3’31 (2021) is a continuation of the artist’s research on the impossibility of thinking about the image without incorporating its medium into the debate. Specifically produced for the internet, the work is deeply ingrained within the online sphere. It is its starting point and is, accordingly, the medium of the work itself. What we are given to see is the product of reading the surface of a photograph by a photo-optic algorithm, turning it into sound waves. Varela applied this photo-optical synthesizer to decode the image through a synth model created by the Soviet engineer Yevgeny Murzin in 1938.
Julia Varela, 3’31’’ Digital composition. Short Cut online exhibitions, Fundació Suñol Barcelona 2020 – 21.
Image courtesy of the artist.
Previous works, such as Mehr Fantasy (2017-2018) or the Series of Folded Tv Plasma Screens (2020), place the complex material condition of media on a larger spatial and temporal perspective. Flat screens function as a recurring element in Varela’s work, both as a medium and a device of technological corporeality; they are bent, probed, and crushed, bringing to light the infrastructure of the technological overproduction that is utterly affecting the earth. The Mehr Fantasy film installation, in particular, is “geologically loaded aesthetics'' (Parikka, p. 69); composed of pulverised plasma screens, turned into dust by the fragmentation of matter.
(left) Julia Varela, MEHR FANTASIE, film installation. Super HD 00:20:04. Stereo 15'' 2018. Image courtesy of the artist.
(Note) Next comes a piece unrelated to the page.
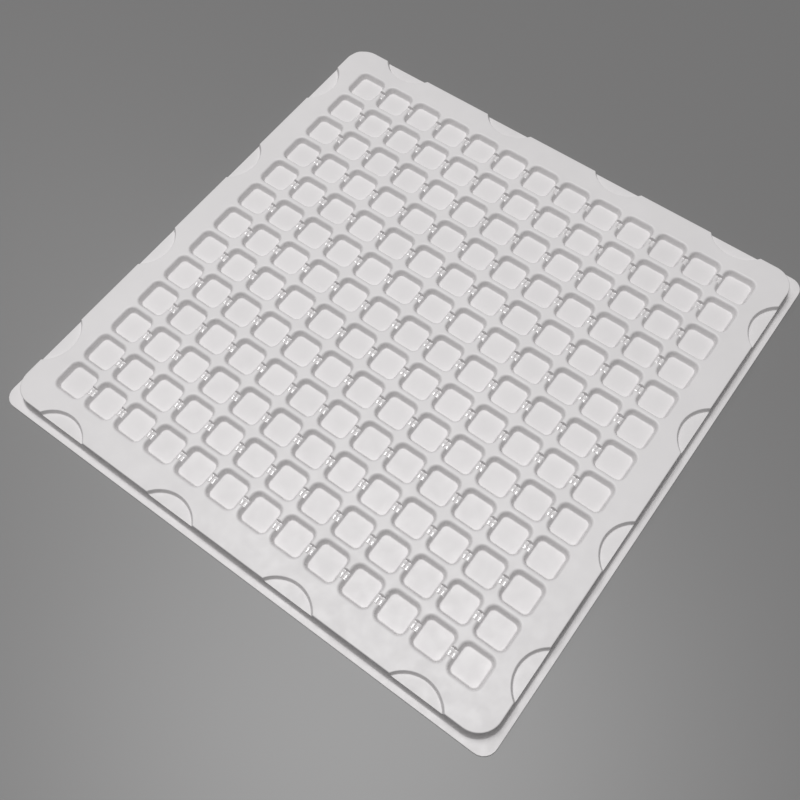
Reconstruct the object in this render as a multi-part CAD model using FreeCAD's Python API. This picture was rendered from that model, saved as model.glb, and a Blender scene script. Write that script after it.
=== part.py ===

(right) Julia Varela, MEHR FANTASIE pulverize plasma TV screens, size varies, sample detail 26 kilos. Exhibition view, lítost gallery, Prague, 2019. Image courtesy of the artist.
Folded plasma screens, serie III folded plasma screens, 2017 - 18 View of the exhibition, ARS 17 Exhibitions KIASMA Museum of Contemporary Art, Helsinki. Finland. Photos / Kansallisgalleria | Finnish National Gallery / Pirje Mykkänen.
The image we are given to look at in the 3’31 digital composition is “scanned” from left to right and then back again. A luminous, radiant light runs across the image and we can hear the soundwaves, generated as an output of different tones. The electronic signal is read and transformed into a different output. Such is the nature of electronic systems - as Bill Viola states: “the same electronic signal can be an image if fed into a video monitor, an energy diagram if fed into an oscilloscope, and a sequence of sounds if fed into an audio system” (Viola, 2003 [1995], p. 463).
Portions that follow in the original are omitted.